Repository files navigation

DeepTrainer

Versatile model training environment

pytorch lightning hydra wandb

Project Description

Neural network training environment (including various MLOps tools). PyTorch Lightning and Hydra serve as the foundation upon this template. It is designed to streamline experimentation, foster modularity, and simplify tracking and reproducibility:

✅ Minimal boilerplate code (easily add new models, datasets, tasks, experiments, and different accelerator configurations).

✅ Logging experiments to one place for easier comparison of performance metrics.

✅ Hyperparameter search integration.

Quick start

Conda installation

# clone project
git clone https://github.com/lus105/DeepTrainer.git
# change directory
cd DeepTrainer
# update conda
conda update -n base conda
# create conda environment and install dependencies
conda env create -f environment.yaml -n DeepTrainer
# activate conda environment
conda activate DeepTrainer

Train mnist model with default configuration (check if environment is properly set up):

# train on CPU (mnist dataset)
python src/train.py trainer=cpu
# train on GPU (mnist dataset)
python src/train.py trainer=gpu

Table of contents

Project structure

The structure of a machine learning project can vary depending on the specific requirements and goals of the project, as well as the tools and frameworks being used. However, here is a general outline of a common directory structure for a machine learning project:

  • src/
  • data/
  • logs/
  • tests/
  • some additional directories, like: notebooks/, docs/, etc.
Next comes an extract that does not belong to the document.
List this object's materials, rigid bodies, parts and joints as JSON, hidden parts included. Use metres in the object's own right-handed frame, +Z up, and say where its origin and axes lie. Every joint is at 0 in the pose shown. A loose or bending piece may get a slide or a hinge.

In this project, the directory structure looks like:

├── configs                     <- Hydra configuration files
│   ├── callbacks               <- Callbacks configs
│   ├── data                    <- Datamodule configs
│   ├── debug                   <- Debugging configs
│   ├── experiment              <- Experiment configs
│   ├── extras                  <- Extra utilities configs
│   ├── hparams_search          <- Hyperparameter search configs
│   ├── hydra                   <- Hydra settings configs
│   ├── local                   <- Local configs
│   ├── logger                  <- Logger configs
│   ├── model                   <- Model configs
│   ├── paths                   <- Project paths configs
│   ├── trainer                 <- Trainer configs
│   │
│   ├── eval.yaml               <- Main config for evaluation
│   └── train.yaml              <- Main config for training
│
├── data                        <- Project data
├── docs                        <- Resources, additional readme files
├── logs                        <- Logs generated by hydra, lightning loggers, etc.
├── notebooks                   <- Jupyter notebooks.
├── scripts                     <- Shell/bat scripts
│
├── src                         <- Source code
│   ├── data                    <- Lightning datamodules
│   ├── models                  <- Lightning modules
│   ├── utils                   <- Utility scripts
│   │
│   ├── eval.py                 <- Run evaluation
│   └── train.py                <- Run training
│
├── tests                       <- Tests of any kind
│
├── .dockerignore               <- List of files ignored by docker
├── .env.example                <- File for environment variables
├── .gitignore                  <- List of files ignored by git
├── .pre-commit-config.yaml     <- Pre-commit hooks for code formatting
├── Dockerfile                  <- Dockerfile
├── environment.yaml            <- Conda environment creation file
├── pyproject.toml              <- Configuration options for testing and linting
├── README.md                   <- Readme file
└── requirements.txt            <- File for installing python dependencies

Workflow

Configuration

This part of the diagram illustrates how configuration files (train.yaml, eval.yaml, model.yaml, etc.) are used to manage different aspects of the project, such as data preprocessing, model parameters, and training settings.

Hydra Loader

The diagram shows how Hydra loads all configuration files and combines them into a single configuration object (DictConfig). This unified configuration object simplifies the management of settings across different modules and aspects of the project, such as data handling, model specifics, callbacks, logging, and the training process.

Train/eval script

This section represents the operational part of the project. Scripts train.py and eval.py are required for training and evaluatging the model. DictConfig: The combined configuration object passed to these scripts, guiding the instantiation of the subsequent components.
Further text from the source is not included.